E Grey compreendeu instintivamente que era agora ou nunca. Samson nunca falara muito com ele antes. Quem sabe, pensou desesperadamente, quem sabe posso dar-lhe o bastante para um começo, e ainda assim pegar aqueles dois. Às vezes, as negociações levavam horas. Vale a pena arriscar!
— Pode ser agora, se quiser, senhor. Mas só um pouquinho, se não se importa. Estou com uma ponta de dor de cabeça. Alguns minutos, se não se importa.
— Ótimo. — O Coronel Samson estava muito contente. Tomou o braço de Grey e levou-o de volta para a choça. — Sabe, Grey, seu regimento era um dos meus favoritos. Fez um belo trabalho. Você foi mencionado nos despachos, não foi?
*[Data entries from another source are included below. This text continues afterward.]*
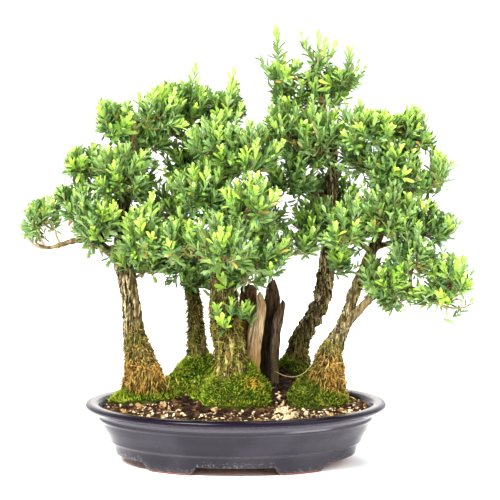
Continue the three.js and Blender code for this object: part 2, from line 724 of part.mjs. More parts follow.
// Leaves stand out of the faces of the core, leaning up and aside, where no piece is
function growSpray(spray, blocked) {
  const { random } = spray;
  const { points, faces } = spray.core;
  const leaves = [];
  const solids = [];
  const wanted = Math.round((spray.size[0] + spray.size[2]) / 2 / SPRAY_SIZE_PER_LEAF);
  const order = faces.map((face) => ({ face, draw: random() })).sort((a, b) => a.draw - b.draw);
  for (const { face } of order) {
    const corners = face.map((i) => points[i]);
    const out = new THREE.Triangle(...corners).getNormal(new THREE.Vector3());
    const middle = new THREE.Triangle(...corners).getMidpoint(new THREE.Vector3());
    for (let attempt = 0; attempt < LEAF_ATTEMPTS && leaves.length < wanted; attempt += 1) {
      const lean = new THREE.Vector3(random() - 0.5, random() - 0.5, random() - 0.2);
      const along = out.clone().addScaledVector(lean, LEAF_LEAN).normalize();
      const turn = new THREE.Vector3(random() - 0.5, random() - 0.5, random() - 0.5);
      const across = turn.cross(along).normalize();
      if (along.dot(out) < LEAST_RISE) continue;
      const beyondRoot = middle.clone().addScaledVector(along, LEAF_CLEAR_START);
      if (meets(leafSolid(leafPoints(beyondRoot, along, across)), [spray.coreRoom])) continue;
      const room = leafSolid(leafPoints(middle, along, across, GAP));
      if (meets(room, blocked) || meets(room, solids)) continue;
      const leaf = leafPoints(middle, along, across);
      leaf.root = seated(leaf.root, along, middle, out);
      const ring = rootRing(corners, leaf.root, out);
      if (!ring) continue;
      leaves.push({ face, ring, ...leaf });
      solids.push(boxed(room));
      break;
    }
  }
  const bare = faces.filter((face) => leaves.every((leaf) => leaf.face !== face));
  const allPoints = [...points];
  const indices = bare.flat();
  for (const leaf of leaves) {
    const first = allPoints.length;
    allPoints.push(...leaf.root, ...leaf.wide, ...leaf.tip);
    const ring = leaf.ring.flat().map((i) => (i < 3 ? leaf.face[i] : first + i - 3));
    indices.push(...ring, ...leafFaces(first));
  }
  return { solid: solidOf(meshOf(allPoints, indices)), leaves: solids };
}

const bonsai = new THREE.Group();

function addPiece(name, solid, material) {
  const mesh = new THREE.Mesh(geometryOf(solid), new THREE.MeshStandardMaterial(MATERIALS[material]));
  mesh.name = name;
  bonsai.add(mesh);
}

// Wood first, because soil, moss and sprays all leave room for it
const wood = TREES.map((tree) => makeWood(tree, 0));
const woodRoom = TREES.map((tree) => makeWood(tree, GAP));
const slabs = Object.entries(STUMP_SLABS).map(([name, sections], i) => {
  const seed = SLAB_SEED + i;
  return { name, solid: makeSlab(sections, seed), room: makeSlab(sections, seed, GAP) };
});
const standing = joined([...woodRoom, ...slabs.map((slab) => slab.room)]);

const groundRandom = randomFrom(GROUND_SEED);
const soilBody = makeSoilBody();
const grains = [
  ...makeGrains(CHIP_COUNT, CHIP_SIZE, 0.4, groundRandom),
  ...makeGrains(PERLITE_COUNT, PERLITE_SIZE, 0.8, groundRandom),
];
let soil = joined([soilBody, ...grains]).subtract(standing);
for (const x of [-DRAIN_HOLE_X, DRAIN_HOLE_X]) soil = soil.subtract(makeScreenPocket(x));

addPiece('pot', makePot(), 'glaze');
addPiece('drain_screen_left', makeScreen(-DRAIN_HOLE_X), 'plastic');
addPiece('drain_screen_right', makeScreen(DRAIN_HOLE_X), 'plastic');
addPiece('soil', soil, 'soil');

const soilRoom = soilBody.translate([0, 0, GAP]);
for (const [name, patches] of Object.entries(MOSS_PATCHES)) {
  const cushion = joined(patches.map((patch) => makeMossPatch(patch, groundRandom)));
  addPiece(name, cushion.subtract(soilRoom).subtract(standing), 'moss');
}

TREES.forEach((tree, i) => addPiece(`wood_${tree.name}`, wood[i], 'bark'));
slabs.forEach((slab) => addPiece(slab.name, slab.solid, 'deadwood'));

// Foliage: every core stands first, then leaves grow where no other piece is
const sprays = TREES.flatMap((tree) => tree.sprays.map((spray, i) => {
  const random = randomFrom(tree.seed * SPRAY_SEED_FACTOR + i);
  return { ...spray, name: `foliage_${tree.name}_${spray.name}`, random };
}));
for (const spray of sprays) {
  spray.core = makeCore(spray, sprays, spray.random);
  spray.coreRoom = boxed(solidOf(meshOf(spray.core.points, spray.core.faces.flat())));
}
const woodParts = woodRoom.map(boxed);
const grown = [];
for (const spray of sprays) {
  const cores = sprays.filter((other) => other !== spray).map((other) => other.coreRoom);
  const { solid, leaves } = growSpray(spray, [...cores, ...grown, ...woodParts]);
  grown.push(...leaves);
  addPiece(spray.name, solid.subtract(standing), 'leaf');
}

bonsai.position.set(-POT_ASIDE, -POT_FORWARD, 0);

export default bonsai;
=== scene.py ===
from itertools import combinations
from math import pi, radians

import bpy
import numpy as np
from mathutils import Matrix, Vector


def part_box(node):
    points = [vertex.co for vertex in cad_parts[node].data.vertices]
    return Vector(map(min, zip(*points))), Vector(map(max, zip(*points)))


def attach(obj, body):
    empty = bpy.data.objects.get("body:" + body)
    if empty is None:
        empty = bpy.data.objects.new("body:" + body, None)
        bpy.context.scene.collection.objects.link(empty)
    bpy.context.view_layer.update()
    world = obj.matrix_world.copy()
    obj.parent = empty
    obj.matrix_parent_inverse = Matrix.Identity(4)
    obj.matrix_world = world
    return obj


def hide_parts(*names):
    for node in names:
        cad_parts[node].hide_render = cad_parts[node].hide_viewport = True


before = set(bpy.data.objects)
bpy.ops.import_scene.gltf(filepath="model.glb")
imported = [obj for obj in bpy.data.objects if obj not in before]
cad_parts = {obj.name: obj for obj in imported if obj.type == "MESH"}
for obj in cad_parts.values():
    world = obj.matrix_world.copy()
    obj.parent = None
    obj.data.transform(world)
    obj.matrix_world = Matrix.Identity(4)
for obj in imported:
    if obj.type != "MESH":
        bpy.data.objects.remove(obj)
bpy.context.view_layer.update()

# The view. The camera stands two metres in front of the pot and as high as the crown, a
# little right of the pot's middle, and looks down by some five degrees.
MM = 0.001
pot_low, pot_high = (np.array(corner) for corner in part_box("pot"))
pot_middle = np.array([(pot_low[0] + pot_high[0]) / 2, (pot_low[1] + pot_high[1]) / 2, 0])
CAMERA_FROM_POT = np.array([17, -2000, 443]) * MM
CAMERA_DROP = 5.43
CAMERA_LENS = 121.9
camera = bpy.data.objects.new("camera", bpy.data.cameras.new("camera"))
camera.data.lens = CAMERA_LENS
camera.location = pot_middle + CAMERA_FROM_POT
camera.rotation_euler = (radians(90 - CAMERA_DROP), 0, 0)
bpy.context.scene.collection.objects.link(camera)
bpy.context.scene.camera = camera
bpy.context.scene.view_settings.view_transform = "Standard"
bpy.context.scene.view_settings.look = "Medium High Contrast"


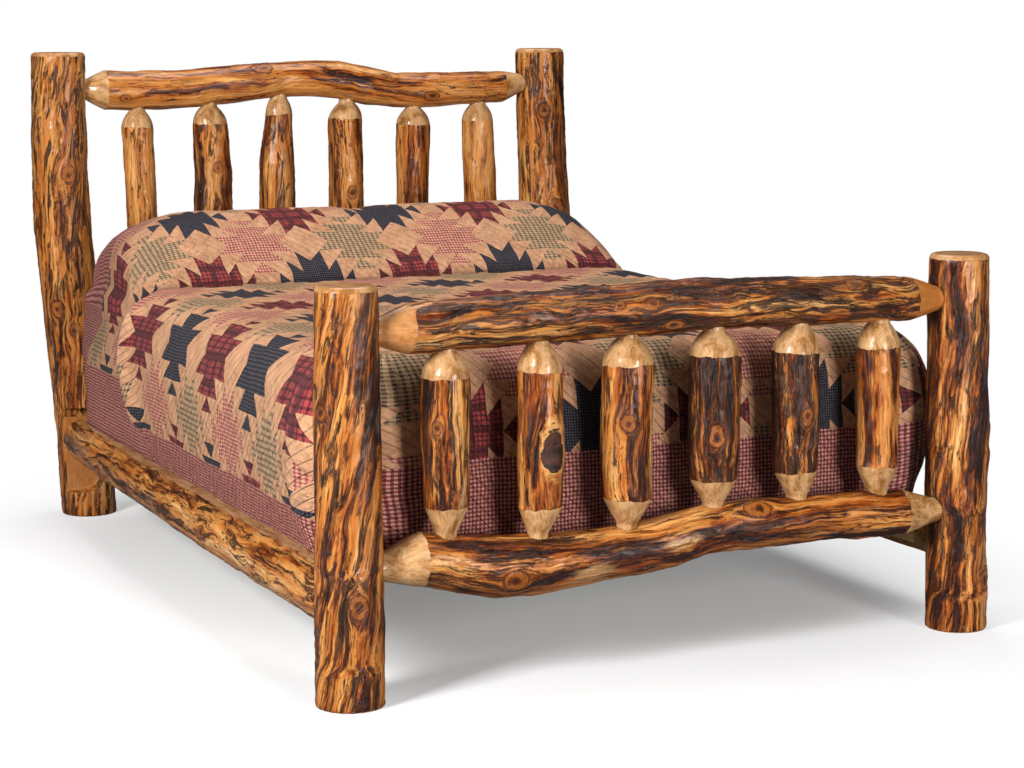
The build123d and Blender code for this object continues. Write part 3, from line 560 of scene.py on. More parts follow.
def makePeeledPine():
    # peeled pine under clear varnish: golden wood with smoky streaks along the grain, black inner bark
    # left in patches, ringed knots and wet highlights
    material, node = newMaterial("varnishedPeeledPine")
    tools, relief = pineTools(node), []  # relief: where the surface rises or sinks, and how far
    colour, broad, lines, lineShade = woodLayers(tools, relief)
    colour, barkMask, ragged = barkLayers(tools, relief, colour, lines)
    colour = knotLayers(tools, relief, colour, lineShade, ragged)
    colour, bareMask = cutLayers(tools, colour, lines, lineShade)
    lineHeight = node("Math", [lines, 0.6], operation="MULTIPLY")
    height = node("Math", [broad, 1.2, lineHeight], operation="MULTIPLY_ADD")
    for mask, rise in relief:
        height = node("Math", [mask, rise, height], operation="MULTIPLY_ADD")
    smoother = node("Math", [1.0, node("Math", [bareMask, 0.88], operation="MULTIPLY")], operation="SUBTRACT")
    height = node("Math", [height, smoother], operation="MULTIPLY")
    bump = node("Bump", {"Strength": 0.8, "Distance": 0.0024, "Height": height})
    glaze = node("Bump", {"Strength": 0.55, "Distance": 0.0024, "Height": height})  # varnish fills the grain
    lineRough = node("Math", [lines, 0.20], operation="MULTIPLY")
    roughness = node("Math", [barkMask, 0.10, lineRough], operation="MULTIPLY_ADD")
    shader = node("BsdfPrincipled", {
        "Base Color": colour, "Roughness": node("Math", [roughness, 0.36], operation="ADD"), "IOR": 1.5,
        "Normal": bump, "Specular IOR Level": 0.08, "Coat Weight": 0.42, "Coat Roughness": 0.08,
        "Coat IOR": 1.5, "Coat Normal": glaze})
    node("OutputMaterial", {"Surface": shader})
    return material


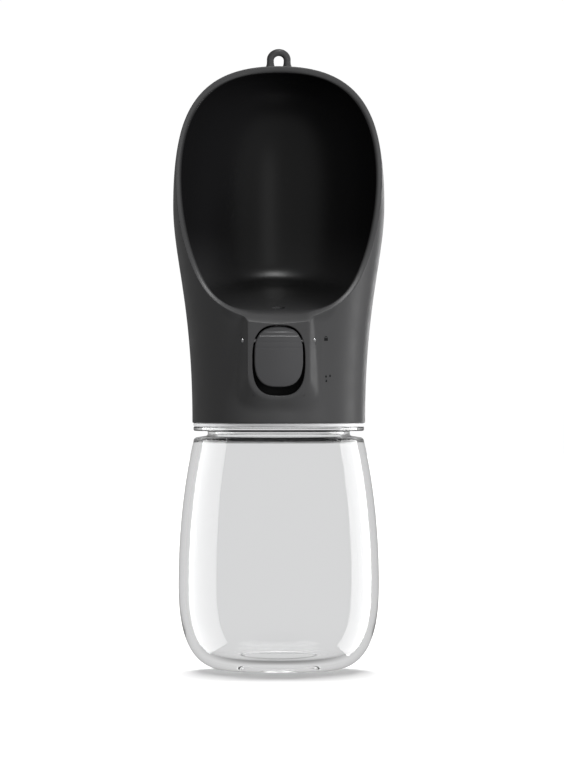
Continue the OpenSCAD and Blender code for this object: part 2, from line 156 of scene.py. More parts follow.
# Several meshes as one; they are used up
def merged(*meshes):
    result = bmesh.new()
    for mesh in meshes:
        data = bpy.data.meshes.new("part")
        mesh.to_mesh(data)
        mesh.free()
        result.from_mesh(data)
        bpy.data.meshes.remove(data)
    return result


# Stores a finished mesh in metres, smooth but for its sharp edges
def finishPiece(name, mesh, body, material, nodes=(), sharp=32):
    bmesh.ops.remove_doubles(mesh, verts=mesh.verts, dist=weld)
    bmesh.ops.recalc_face_normals(mesh, faces=mesh.faces)
    bmesh.ops.scale(mesh, vec=(metre, metre, metre), verts=mesh.verts)
    for face in mesh.faces:
        face.smooth = True
    for edge in mesh.edges:
        edge.smooth = len(edge.link_faces) == 2 and edge.calc_face_angle(0) < math.radians(sharp)
    data = bpy.data.meshes.new(name)
    mesh.to_mesh(data)
    mesh.free()
    piece = bpy.data.objects.new(name, data)
    scene.collection.objects.link(piece)
    data.materials.append(material)
    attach(piece, body)
    if nodes:
        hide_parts(*nodes)
    print("made", name, len(data.polygons), "faces")
    return piece


# Materials
grainShape = {
    "detail": 3.0, "noiseLow": 0.3, "noiseHigh": 0.7,
    "mouldedPatches": 160, "mouldedSpread": 0.04, "clearPatches": 40, "clearSpread": 0.01,
    "steelPatches": 900, "steelSpread": 0.06, "steelTone": (0.56, 0.56, 0.57),
}


def newMaterial(name):
    material = bpy.data.materials.new(name)
    material.use_nodes = True
    return material, material.node_tree, material.node_tree.nodes["Principled BSDF"]


def noiseNode(tree, scale):
    place = tree.nodes.new("ShaderNodeTexCoord")
    noise = tree.nodes.new("ShaderNodeTexNoise")
    noise.inputs["Scale"].default_value = scale
    noise.inputs["Detail"].default_value = grainShape["detail"]
    tree.links.new(place.outputs["Object"], noise.inputs["Vector"])
    return noise.outputs["Fac"]


# Lets a shader's roughness vary in patches
def variedRoughness(tree, shader, scale, low, high):
    spread = tree.nodes.new("ShaderNodeMapRange")
    spread.inputs["From Min"].default_value = grainShape["noiseLow"]
    spread.inputs["From Max"].default_value = grainShape["noiseHigh"]
    spread.inputs["To Min"].default_value = low
    spread.inputs["To Max"].default_value = high
    tree.links.new(noiseNode(tree, scale), spread.inputs["Value"])
    tree.links.new(spread.outputs["Result"], shader.inputs["Roughness"])


# Moulded plastic or rubber with a fine grain
def mouldedMaterial(name, color, rough, grain=2600, bump=0.12, specular=0.5, depth=0.00002):
    material, tree, shader = newMaterial(name)
    shader.inputs["Base Color"].default_value = (*color, 1)
    shader.inputs["Specular IOR Level"].default_value = specular
    spread = grainShape["mouldedSpread"]
    variedRoughness(tree, shader, grainShape["mouldedPatches"], rough - spread, rough + spread)
    relief = tree.nodes.new("ShaderNodeBump")
    relief.inputs["Strength"].default_value = bump
    relief.inputs["Distance"].default_value = depth
    tree.links.new(noiseNode(tree, grain), relief.inputs["Height"])
    tree.links.new(relief.outputs["Normal"], shader.inputs["Normal"])
    return material


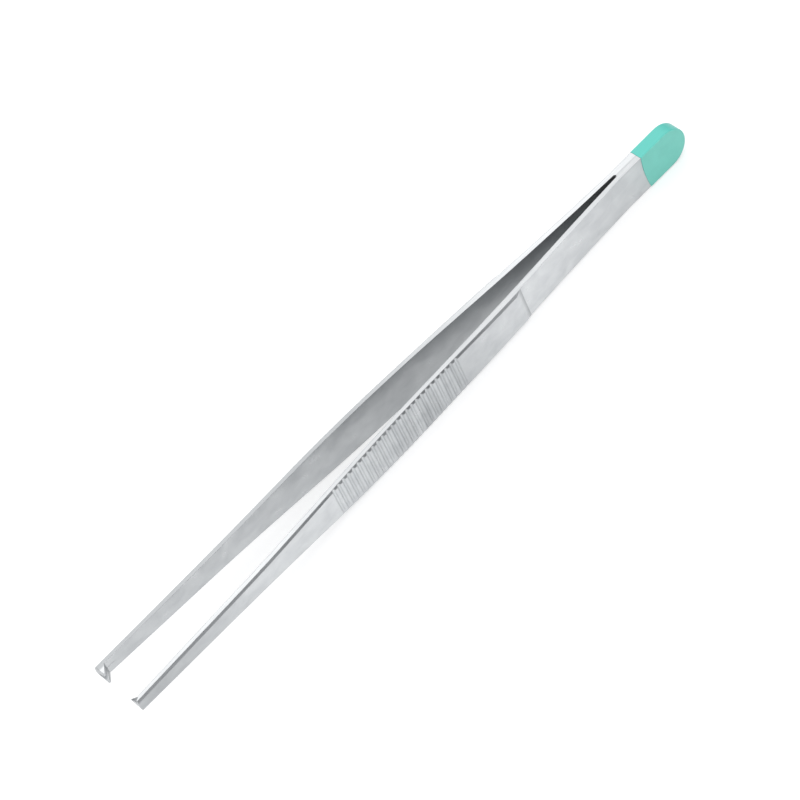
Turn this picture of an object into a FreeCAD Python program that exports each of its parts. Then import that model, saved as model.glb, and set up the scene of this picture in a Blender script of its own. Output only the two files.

Em Kota Bharu?
— Não, senhor. — Por Deus, devia ter imaginado. — Não houve tempo de requisitar condecorações. Não que eu as merecesse mais do que qualquer outro.
Falava a sério. Muitos dos homens mereciam a Cruz da Vitória, e no entanto não receberiam nem uma menção. Não agora.
— Nunca se sabe, Grey — falou Samson. — Talvez, depois da guerra, possamos rever muitas coisas. — Fez Grey sentar-se. — Diga-me, qual era o estado das linhas de batalha, quando você chegou a Cingapura?
— Lamento dizer ao meu amigo — falou Peter Marlowe, em nome do Rei — que o miserável dono deste relógio riu de mim. Disse que o mínimo que aceitaria seriam dois mil e seiscentos dólares. Sinto-me envergonhado de dizer-vos, mas como sois meu amigo, faz-se necessário que o diga.
Torusumi ficou obviamente vexado. Por intermédio de Peter Marlowe, falaram do clima e da falta de comida, e Torusumi lhes mostrou uma foto gasta e vincada da mulher e dos três filhos, e contou-lhes um pouco de sua vida na aldeia dos arredores de Seul, como ganhava a vida como fazendeiro, embora tivesse um diploma universitário, e como odiava a guerra. Contou-lhes como odiava os japoneses, como todos os coreanos odiavam os seus senhores japoneses. Os coreanos nem podem entrar no Exército japonês, falou. São cidadãos de segunda classe e não têm voz ativa em nada, e podem ser chutados daqui para lá, segundo os caprichos do mais inferior dos japoneses.
E assim, ficaram conversando até que, finalmente, Torusumi se levantou. Pegou o fuzil com Peter Marlowe, que o segurara o tempo todo, obcecado pela idéia de que estava carregado e de como seria fácil matar. Mas. por que motivo? E o que aconteceria depois?
— Direi ao meu amigo uma última coisa, por que não gosto de ver-vos de mãos vazias, sem lucro, nesta noite fedorenta, e gostaria que consultásseis o dono ganancioso deste relógio miserável. Dois mil e cem dólares!
— Mas, com todo o respeito, devo lembrar ao meu amigo que o miserável dono, que é Coronel, e como tal, um homem sem humor, falou que só aceitaria dois mil e seiscentos. Sei que não gostaríeis que ele cuspisse em mim.